Central to Mr Martin’s address was the concern that the UK is not giving due consideration to the totality of what is involved in the Good Friday Agreement. It has proven itself to be a trusted and robust framework for protecting all interests and identities. Any irresponsible undermining can only do lasting harm.
It is fatuous to state – as many British government ministers have – that reasserting the primacy of the British market exclusively is of no consequence. London may insist it will not impose a border, but if it removes the agreed checks and controls, the EU may be compelled to. The preservation of the single market is fundamental to the existence of the EU, and, as Mr Martin stated, our membership of it over almost half-a-century has transformed our country. Our future is tied to it.
Mr Johnson needs to think again about the disruptive and destabilising forces he may be about to unleash. The omens are not encouraging.

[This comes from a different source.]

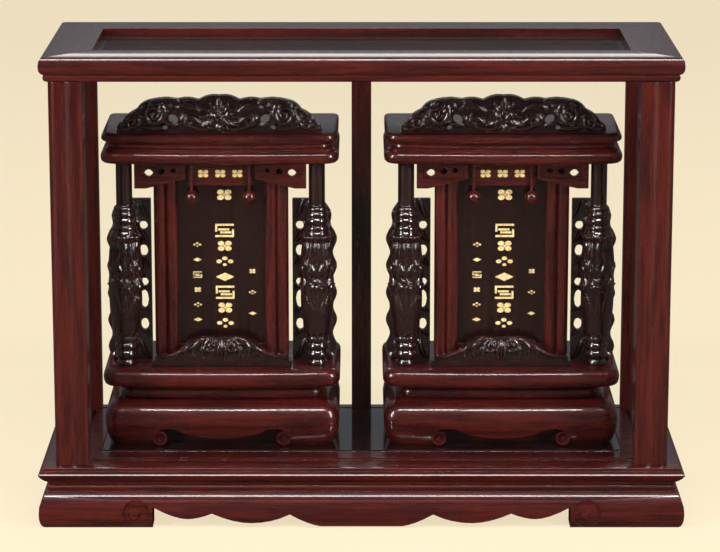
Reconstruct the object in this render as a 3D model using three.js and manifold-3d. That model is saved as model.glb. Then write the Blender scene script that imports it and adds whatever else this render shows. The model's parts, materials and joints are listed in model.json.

As Jonathan Swift lamented: “It is useless to attempt to reason a man out of a thing he was never reasoned into.”
Unilateral UK action risks a retaliatory move by the EU, targeting trade and raising prices.
Brussels could suspend its trade agreement, freezing the privileged access UK companies have to the single market. Brexit has created enough culs-de-sac and blind alleys without leading us into more. We need to get back to a road map away from empty aspirations and unhelpful ultimatums.